The Client From Hell

First Unhappy Client Ever

Many people go to great lengths to assure that they find the right web designer/developer for their project and rightly so. However have you ever as a business owner and client, stopped to wonder ‘if you are a good client or the client from hell?’ In many years as a web design/developer, I’m more used to new clients contacting me as their previous web designer had let them down than fielding a complaint (the first one ever) about myself and services!

As a client, it’s important that you are as up front and as detailed as possible about your project and expectations and that you are clear and realistic about your budget when you approach a web design/developer initially. In other words, think things through carefully and take on board everything that your web designer explains to you during the planning, discussion and quotation phase. If for any reason you feel unhappy about the way your project is panning out as the project unfolds, you need to run through a quick check list to determine why you are unhappy. Think very carefully about your project and ask yourself  ‘am I being reasonable here?’, before condemning your web designer out of hand.
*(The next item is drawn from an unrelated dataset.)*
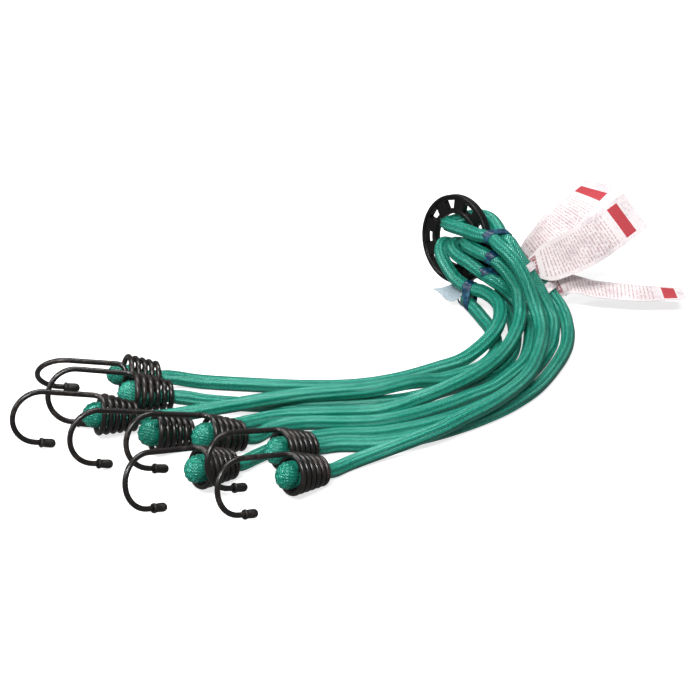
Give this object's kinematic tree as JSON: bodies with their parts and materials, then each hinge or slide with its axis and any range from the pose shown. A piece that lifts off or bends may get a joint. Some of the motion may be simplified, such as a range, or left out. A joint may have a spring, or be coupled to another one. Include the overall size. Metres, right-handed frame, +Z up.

In 2010 I had a client approach me who had no web design/development knowledge, even less knowledge of the Internet or about SEO (which is not unusual or a problem as a good web developer can inform and guide you), a very low budget but very big plans & dreams, which I admired at the time! The client showed me several top industry websites in the field that were interested in, very complicated and feature rich powerful and complex websites. These sites would have cost the companies a minimum of £20k to have built, would need to employ at the very least part-time developer to keep them running, and require a team of admins to take care of the site on a daily basis. The websites shown also made extensive use of third party services supplied by an SMS company, made use of the Royal Mail DB (at a license fee of some £5k per year just to name a few extras the sites employed.

The client informed me that they didn’t have that kind of budget and also had no need for the excessive (in their view) extra expensive functionality, bells and whistles on the example sites. They explained that they simply wanted a simplified website ‘along the lines’ of the example sites shown, that was easy for one person to run in a max of 20/3- minutes per day  (needing the site as automated as possible) and knew that with their budget of just £1k, that they would not get an ‘identical site‘ in any form or anything close to the same functionality but would dearly love a site in the same genre – just scaled back to what was for them, a realistic level.

Now what this client requested is not an unusual request, I get similar requests on a regular basis, take on the project after lengthy discussions and agreements have taken place and end up with a very happy client at the end of the project in every case until now. The client, when asked about colour schemes and the exact functionality required was very relaxed about the whole thing and exclaimed that I was the expert, they knew nothing about all that and were quite happy for me to run with ‘whatever I felt was best‘ and declared that they would be happy with the outcome! Now as much as it is nice to be given such a free reign, I did not feel completely comfortable without having some more detailed direction, preference expressed and ‘must have’ functionality clearly stated by the client, so extensive discussions were entered into for the next two weeks by phone and email to try to determine this, even though the client was reluctant to take this time and pressed the point that they were short of time and happy to go with ‘whatever’ I thought best.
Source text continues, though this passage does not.